ATLANTA –World Access last month moved to acquire Teldafax, a private German phone company, for more than $400 million in a drive to become Germany's second largest private telecom.

The company also has two other acquisitions underway in Germany, and “we have some operations there on our own, including some retail,” said Michelle Wolf, vice president for investor relations at World Access.

World Access, she added, used to be an equipment company, but it sold off all but one of those enterprises and bought several long-distance providers. It now has facilities around the world.

Corporate strategies call for rapid acquisition of smaller telecoms across Europe and bundling them into a sizeable pan-European company that could be sold to a major European player in the telecom business.

“We want to consolidate the retail telecom services market with particular emphasis on the SME (small and medium-size enterprises) market, a segment that is typically underserved by incumbent PTTs in Europe today,” she said.

“That used to be the case in the U.S. when we had 2,000 small alternative telcos and went through a three-year consolidation period when these companies were consolidated into bigger and bigger companies.”

She cited Worldcom as a U.S. example and said, “We see the same kind of opportunities in Europe today, where a very fragmented group of telcos serves the SME market. We want to take that group and roll some of these guys up.

“We expect to put a few of them out of business,” she said. “That's just the competitive natural selection. We'll buy existing businesses with good customer bases, good product offerings and good sales forces and integrate them, and then hope to sell this off.”

World Access has two acquisitions pending in the United States, both with a strong German presence. Star Telecommunications, which the company bought for $650 million, should close in September, the same time as the Teldafax deal. A deal for World-x-Change was concluded last December.

“We're building to sell,” Wolf said, “but in the meantime, we will be in business to extract as much internal growth as we can. We would like to be in the Internet access, DSL, mobile, fixed and wireless business.”

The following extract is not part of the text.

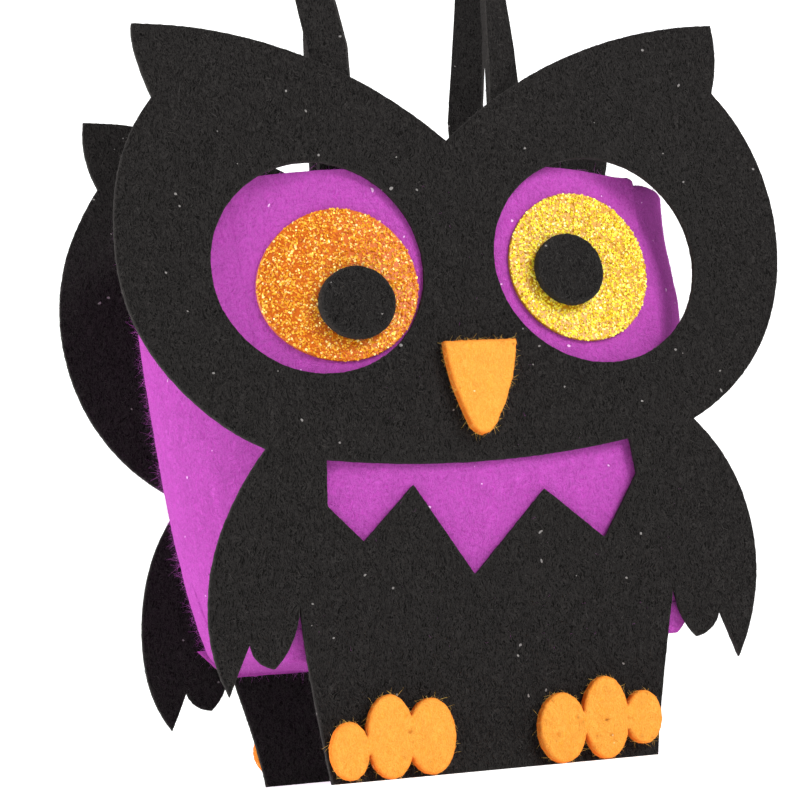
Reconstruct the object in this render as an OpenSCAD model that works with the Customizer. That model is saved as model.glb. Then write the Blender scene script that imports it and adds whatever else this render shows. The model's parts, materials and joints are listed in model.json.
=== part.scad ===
// Owl treat bag of die-cut felt: two owl-shaped panels with a soft pouch between them.
// It stands on the lower edges of its panels. +Z is up and the front faces -Y.
// The origin is on the ground, under the middle of the bag.

/* [Felt] */
// Thickness of the black panel felt
panel_t = 1.6; // [1.2:0.1:2]
// Thickness of the purple pouch felt
pouch_t = 1.6; // [1.2:0.1:1.8]
// Thickness of the beak, feet and pupils
trim_t = 3.2; // [2:0.1:4]
// Thickness of the glitter discs
glitter_t = 1.2; // [0.8:0.1:1.4]

/* [Bag] */
// Distance between the outer faces of the two panels
bag_depth = 68; // [60:1:76]
// Height of the pouch rim above the ground
rim_z = 128.5; // [124:0.5:129]
// Height of the pouch base above the ground
base_z = 25.4; // [24:0.2:30]
// Half the width of the pouch at its rim
rim_half = 49; // [46:0.5:50]
// Half the width of the pouch at its base
base_half = 43; // [40:0.5:45]
// Height of the tab by which the base is glued to a panel
tab_h = 6.6; // [4:0.2:8]

/* [Face] */
// Radius of the eye holes
eye_hole_r = 23; // [22.5:0.1:24]
// Radius of the glitter discs
iris_r = 16.7; // [14:0.1:18]
// Radius of the pupils
pupil_r = 7.9; // [6:0.1:9]
// Width of the beak along its top
beak_w = 16; // [12:0.5:18]
// Height of the beak
beak_h = 20.2; // [16:0.2:22]
// How far the beak leans to one side, as a share of its height
beak_lean = 0.08; // [-0.1:0.02:0.1]

/* [Handles] */
// Width of the handle strap
strap_w = 8.5; // [7:0.5:9]
// Distance between the two ends of the front handle, middle to middle
front_handle_span = 39; // [36:0.5:42]
// Distance between the two ends of the rear handle, middle to middle
rear_handle_span = 36.5; // [36:0.5:42]
// Height of the top of the handles above the ground
handle_top = 240; // [220:1:260]
// How far the front handle sits to one side of the middle
front_handle_shift = -4; // [-5:0.5:5]
// How far the rear handle sits to one side of the middle
rear_handle_shift = 9; // [-9:0.5:9]
// How far the top of the front handle leans to one side
front_handle_lean = -8; // [-10:0.5:10]
// How far one rear foot is glued further out than its twin in front
rear_foot_shift = 1.2; // [0:0.1:2]

/* [Hidden] */

black_felt = [0.10, 0.10, 0.11];
purple_felt = [0.58, 0.17, 0.62];
orange_felt = [1.0, 0.62, 0.17];
glitter = [0.95, 0.62, 0.12];

// Steps in each curved stretch of an outline
arc_steps = 10;
// Steps round each lobe of a foot
lobe_steps = 28;

// Layers of the front, from its outer face inwards
panel_y = -bag_depth / 2;
sheet_y = panel_y + panel_t;
strap_y = sheet_y + pouch_t;

// The owl's outline, right half, from the notch between the ears to the foot
head_notch = [0, 134];
brow = [27, 151.6];
ear_tip = [65, 160];
ear_side = [65.2, 152];
ear_notch = [63.5, 144.2];
cheek = [75, 112.5];
neck = [48.5, 70.5];
wing_side = [60.9, 43];
wing_tip = [56.3, 19.3];
wing_notch = [52, 29.6];
feather_side = [50, 25.8];
feather_tip = [46.7, 24.2];
feather_inside = [43.5, 28.6];
slit_top = [41.6, 36.6];
foot_corner = [36, 0];

// The window in the chest: its curved top, then its torn lower edge from right to left
window_left = [-33.8, 65.7];
window_top = [0, 63.8];
window_right = [33.3, 67];
torn_edge = [[34.3, 59.6], [26.3, 46.3], [13.2, 57.3], [-3.1, 40.4], [-15.6, 59.6],
    [-26.8, 48.6], [-34.2, 56.2]];

eye_hole_at = [31, 106.7];
left_iris_at = [-26.3, 103.1];
right_iris_at = [28.2, 105.7];
left_pupil_at = [-23.8, 98.6];
right_pupil_at = [24.7, 104.7];
beak_at = [1.3, 89.2];

// Lobes of each foot: across, up, half width, half height
left_lobes = [[-32.4, 6.5, 4.1, 5.9], [-23.7, 8.7, 5.1, 8.6], [-14.9, 8.1, 5.2, 7.8]];
right_lobes = [[32.2, 8.2, 4.1, 5.6], [23.7, 8.8, 5.1, 8.6], [13.9, 7.4, 5.2, 7.3]];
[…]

While Germany is obviously the most important market, World Access plans to replicate the approach across Europe. It already has sales in nine countries and operations in 15. Wolf thinks it will take two years to complete the project.

“Consolidation opportunities in Europe are happening quickly, we think,” she said. “So you had better step in and play over the next couple of years or you will miss the opportunity, and we will move as quickly as we have to.”

The company has considerable infrastructure on the ground through FaciliCom, a subsidiary headquartered in the United States that owns a European fiber optic network with switching sites across the continent.

Another subsidiary, LDI, owns netnet, a brand name that markets telecom services to business customers in nine countries. The idea is to put the acquisitions on the back of the network, integrate sales and back office operations “and create a substantial business customer base,” Wolf said.